Tchesme-avis

« Tchesmé » : chronique de guerre

Jonathan Fanara Responsable des pages Littérature, Essais & Bandes dessinées et des actualités DVD/bluray

Avec Tchesmé, Jean-Yves Delitte revisite l’une des plus grandes batailles navales du XVIIIe siècle, mettant en lumière l’imprévisible défaite ottomane face à la flotte russe. L’auteur décrit les rouages d’une guerre inattendue, marquée par des alliances précaires, des stratégies complexes et une surprenante maîtrise maritime russe. 

La guerre russo-ottomane qui éclate en 1768 n’est pas le fruit d’une volonté belliqueuse des protagonistes, mais le résultat d’un enchaînement complexe de tensions géopolitiques. Depuis la guerre de Sept Ans, la Russie de Catherine II nourrit un rêve d’expansion vers la mer Noire, toujours sous domination ottomane. Cependant, le royaume polonais, en proie à de violents conflits internes, accapare l’attention russe, reléguant temporairement les ambitions méridionales de la tsarine. L’étincelle de cette guerre surgit lorsqu’un groupe de cosaques ukrainiens, sous la coupe de la Russie, pille une ville ottomane. Considéré comme un casus belli par la Turquie de Mustafa III, cet incident déclenche une guerre que ni les Ottomans ni les Russes n’avaient planifiée. En choisissant de s’appuyer sur cet acte isolé, Jean-Yves Delitte illustre les conséquences souvent disproportionnées d’événements anecdotiques, un thème cher aux historiens qui voient dans cette bataille l’effet d’un « battement d’ailes de papillon ».
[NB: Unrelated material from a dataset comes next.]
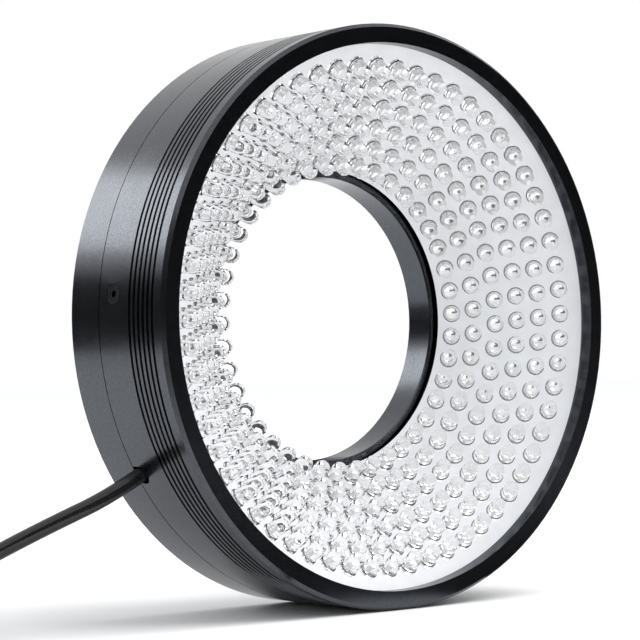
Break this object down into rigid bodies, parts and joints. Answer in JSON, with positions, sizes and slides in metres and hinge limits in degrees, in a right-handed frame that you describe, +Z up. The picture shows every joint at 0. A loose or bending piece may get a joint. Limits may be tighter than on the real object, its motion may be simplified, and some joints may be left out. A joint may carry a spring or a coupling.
{
  "type": "machine vision ring light",
  "caption": "Wide ring light for a machine vision camera: black grooved housing with a large bore, white cone of clear round lamps, and a thin lead leaving its side.",
  "frame": {"origin": "bottom centre of the housing, on the surface that its rim stands on, half way between front and rear face", "axes": "+Z up, +Y from the lit side to the rear along the bore, +X to the right seen from the lit side"},
  "size_m": [0.3118, 0.0692, 0.18],
  "materials": {
    "anodised_black": "black anodised, fine bead blast",
    "black_polymer": "black",
    "board_white": "white solder mask on flexible board",
    "clear_epoxy": "clear cast lamp epoxy",
    "board_green": "green circuit board",
    "chip_black": "moulded component",
    "header_green": "terminal block",
    "steel_black": "black oxide",
    "steel_zinc": "zinc plated",
    "wire_red": "pvc insulation",
    "wire_black": "pvc insulation",
    "pvc_black": "smooth glossy pvc jacket",
    "nylon_white": "natural nylon",
    "nylon_black": "black nylon",
    "contact_tin": "tin plated"
  },
  "bodies": {
    "root": {"front_body": "anodised_black", "rear_cover": "anodised_black", "board_retainer": "black_polymer", "lamp_board": "board_white", "lamp_row_1": "clear_epoxy", "lamp_row_2": "clear_epoxy", "lamp_row_3": "clear_epoxy", "lamp_row_4": "clear_epoxy", "lamp_row_5": "clear_epoxy", "lamp_row_6": "clear_epoxy", "resistor_board": "board_green", "resistors": "chip_black", "protection_diode": "chip_black", "terminal_header": "header_green", "board_screws": "steel_zinc", "side_screws": "steel_black", "supply_wire_red": "wire_red", "supply_wire_black": "wire_black", "board_wire_red": "wire_red", "board_wire_black": "wire_black", "lead_tie": "nylon_black", "lead_cable": "pvc_black", "lead_coil": "pvc_black", "coil_strap": "nylon_black", "plug_housing": "nylon_white", "plug_contacts": "contact_tin"}
  },
  "joints": []
}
Dans Tchesmé, Jean-Yves Delitte montre les tactiques militaires adoptées par les deux puissances. Les Russes, sous les ordres de la tsarine Catherine II, peinent à maintenir un blocus efficace en mer Égée. Chaque tentative de confrontation se solde par une fuite des forces ottomanes, qui préfèrent éviter l’affrontement direct. Cependant, cette stratégie ottomane d’attente est compromise lorsqu’ils se retrouvent acculés dans un chenal, face à une flotte russe résolue et prête à en découdre. La bataille de Tchesmé, qui éclate en juillet 1770, prend alors l’allure d’une lutte désespérée pour les Ottomans. Les Russes, malgré leur infériorité numérique, réussissent à anéantir une flotte ottomane bien plus puissante grâce à des tactiques d’attaque audacieuses et l’utilisation stratégique de brûlots. Delitte met en scène cette confrontation avec réalisme et ce qu’il faut de spectacle.

Par les yeux d’un officier, le lecteur découvre les conditions de vie éprouvantes à bord, les craintes et les espoirs des marins et l’horreur des combats en mer. Ce choix narratif permet d’humaniser le récit et de rappeler que derrière les chiffres des batailles se cachent des destins individuels, en prise directe avec des événements décidés par d’autres. L’impact émotionnel des scènes est accentué par la précision graphique de Jean-Yves Delitte, dont le savoir-faire n’est plus à démontrer. Peintre officiel de la Marine belge, il déploie dans Tchesmé un souci du détail qui confère à l’œuvre une authenticité rare. 

En explorant les enjeux stratégiques et les expériences individuelles de la bataille, il permet au lecteur de saisir les multiples facettes de ce conflit oublié, tout en rendant hommage aux marins et soldats qui en furent les acteurs. L’œuvre de Delitte rappelle que chaque bataille, au-delà des victoires et des défaites, est d’abord une tragédie humaine. C’est finalement tout un pan des relations tumultueuses entre la Russie et l’Empire ottoman qui ressurgit, une rivalité marquée par des ambitions territoriales et des alliances fragiles… Que certains ont payé au prix fort.